Communicate Your Boundaries
Let your coworker know that you are always there for them. It’s up to them whether or not they are comfortable enough to talk about the loss. Don’t be overly intrusive but also make it clear that you care about them and want to help in any way. Just knowing that they have the option to talk to someone when they’re ready is both comforting and relieving.
What You Can Do
There are a few helpful things you can do! Find out what types of meals they like and cook for them. Freezer-friendly foods are a plus since they may be receiving meals from others.
Also, if your work allows it, offer to donate one of your vacation days. Oftentimes, people are not given enough time off of work to grieve and get things in order after a death.

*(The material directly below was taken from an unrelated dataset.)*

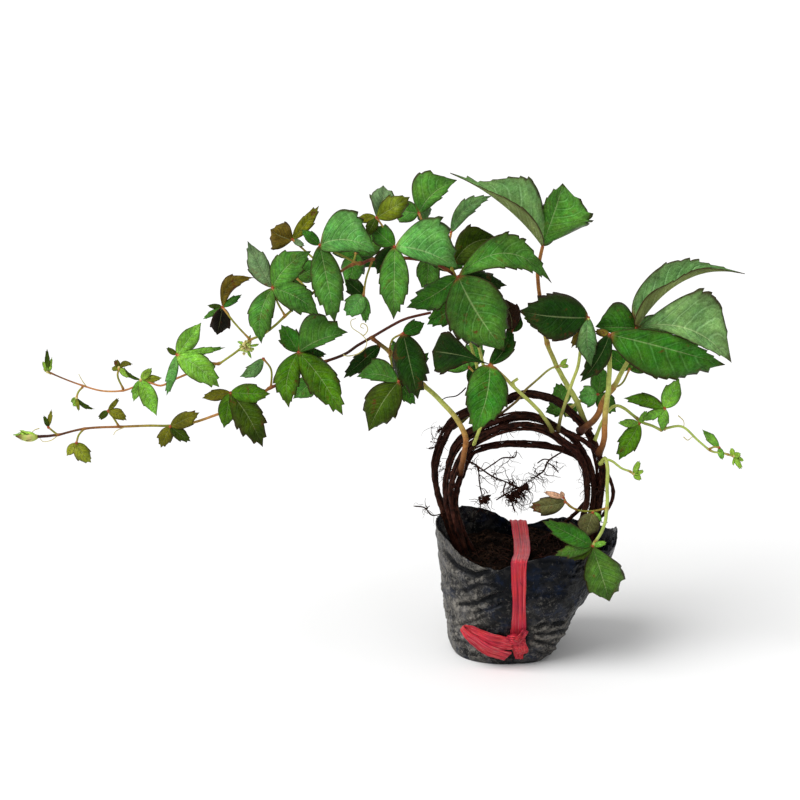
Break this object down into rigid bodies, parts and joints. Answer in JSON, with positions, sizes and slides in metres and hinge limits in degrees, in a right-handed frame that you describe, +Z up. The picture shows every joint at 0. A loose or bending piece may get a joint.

A few months after the loss, check in with them if it seems appropriate. Grieving takes time and their loss won’t simply go away after a few weeks. They can feel the most alone once the funeral is over and everyone else moves on with their lives.
What Employers Should Do
Along with grieving, dealing with a death takes a lot of time, energy, and mental power. If they lost a spouse or parent, they will have to arrange the funeral, go through their belongings, and deal with the finances. It’s unrealistic to expect an employee to return the day after the funeral.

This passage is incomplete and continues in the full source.